--- BEGIN Dataset content ---

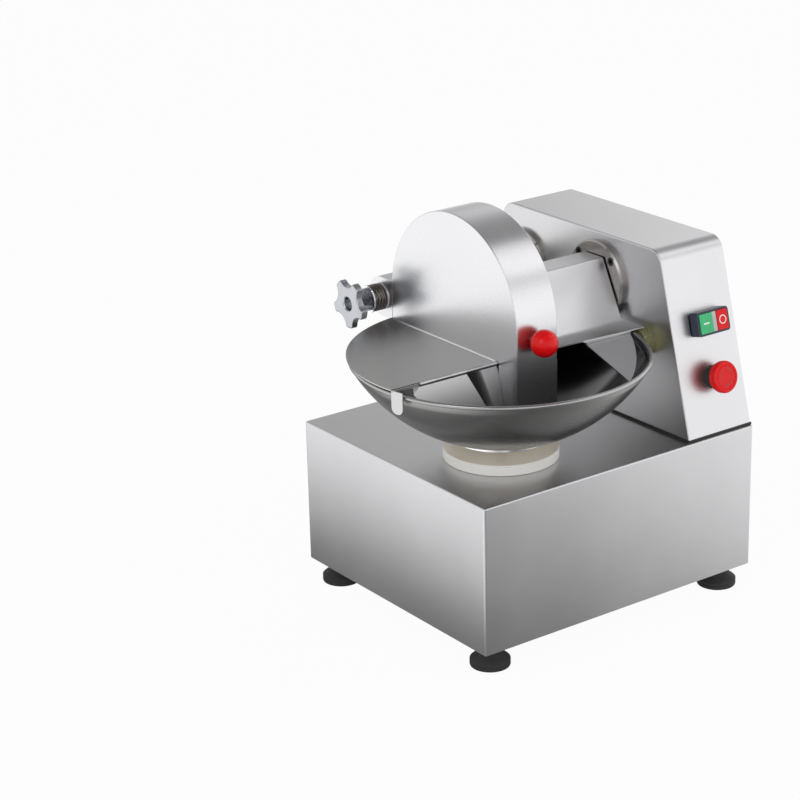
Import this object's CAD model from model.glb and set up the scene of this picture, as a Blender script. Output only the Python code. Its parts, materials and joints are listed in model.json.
"""Bench-top meat bowl cutter: studio, finishes and detailed pieces.

Every size is in metres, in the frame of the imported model.
"""

import json
from math import asin, cos, pi, radians, sin, sqrt

import bpy
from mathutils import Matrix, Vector

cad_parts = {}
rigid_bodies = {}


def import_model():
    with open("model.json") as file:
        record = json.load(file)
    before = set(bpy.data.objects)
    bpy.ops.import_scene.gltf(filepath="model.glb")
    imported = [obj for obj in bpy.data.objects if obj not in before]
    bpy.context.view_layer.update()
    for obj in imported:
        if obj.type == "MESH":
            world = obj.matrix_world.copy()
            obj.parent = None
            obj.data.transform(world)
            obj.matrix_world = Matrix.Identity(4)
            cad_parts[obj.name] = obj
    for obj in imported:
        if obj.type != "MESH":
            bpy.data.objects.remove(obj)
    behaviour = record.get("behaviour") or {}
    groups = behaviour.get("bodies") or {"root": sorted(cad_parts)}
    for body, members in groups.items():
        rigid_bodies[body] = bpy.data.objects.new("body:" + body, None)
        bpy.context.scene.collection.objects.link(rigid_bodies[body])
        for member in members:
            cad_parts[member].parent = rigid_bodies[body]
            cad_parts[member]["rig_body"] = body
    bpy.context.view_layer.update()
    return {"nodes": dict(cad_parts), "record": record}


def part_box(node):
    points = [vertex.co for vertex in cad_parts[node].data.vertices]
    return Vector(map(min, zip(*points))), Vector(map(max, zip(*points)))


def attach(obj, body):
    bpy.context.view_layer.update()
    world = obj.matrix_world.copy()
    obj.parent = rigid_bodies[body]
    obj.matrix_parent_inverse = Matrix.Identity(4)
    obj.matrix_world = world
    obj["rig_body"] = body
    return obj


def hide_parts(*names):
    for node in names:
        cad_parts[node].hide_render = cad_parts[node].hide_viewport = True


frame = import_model()

bl_info = {
    "name": "Bowl cutter",
    "version": (1, 0, 0),
    "blender": (4, 5, 0),
    "location": "3D View > Sidebar > Bowl cutter",
    "description": "Dresses the meat bowl cutter with its studio, finishes and detailed pieces",
    "category": "Object",
}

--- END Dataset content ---

Objective ->
Reproduce, please, the lines of the material from its first line down to the line containing "record = json.load(file)", keeping both ends and nothing beyond them.

Expected answer ->
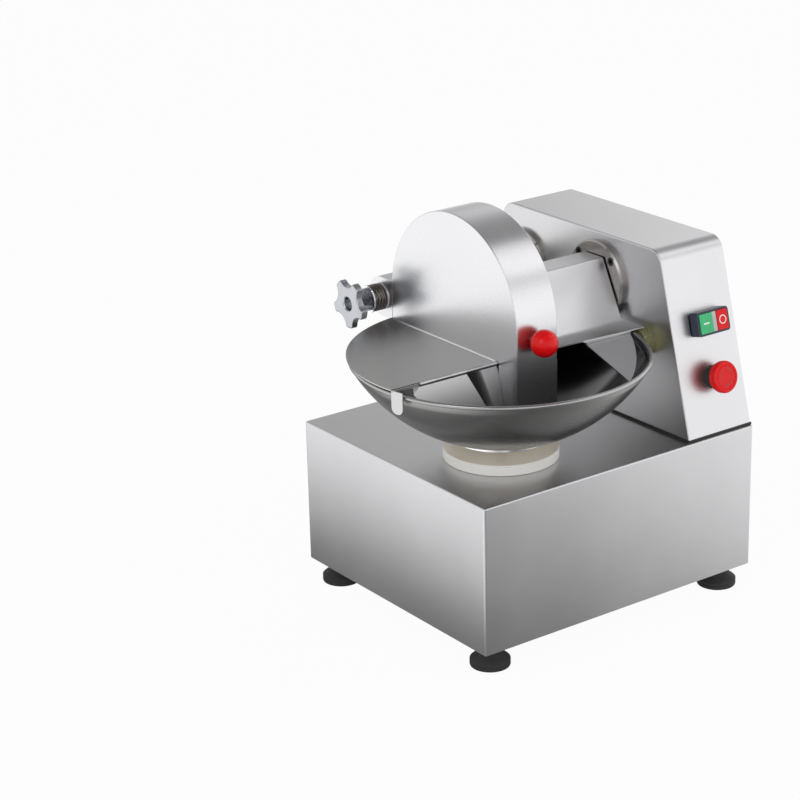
Import this object's CAD model from model.glb and set up the scene of this picture, as a Blender script. Output only the Python code. Its parts, materials and joints are listed in model.json.
"""Bench-top meat bowl cutter: studio, finishes and detailed pieces.

Every size is in metres, in the frame of the imported model.
"""

import json
from math import asin, cos, pi, radians, sin, sqrt

import bpy
from mathutils import Matrix, Vector

cad_parts = {}
rigid_bodies = {}


def import_model():
    with open("model.json") as file:
        record = json.load(file)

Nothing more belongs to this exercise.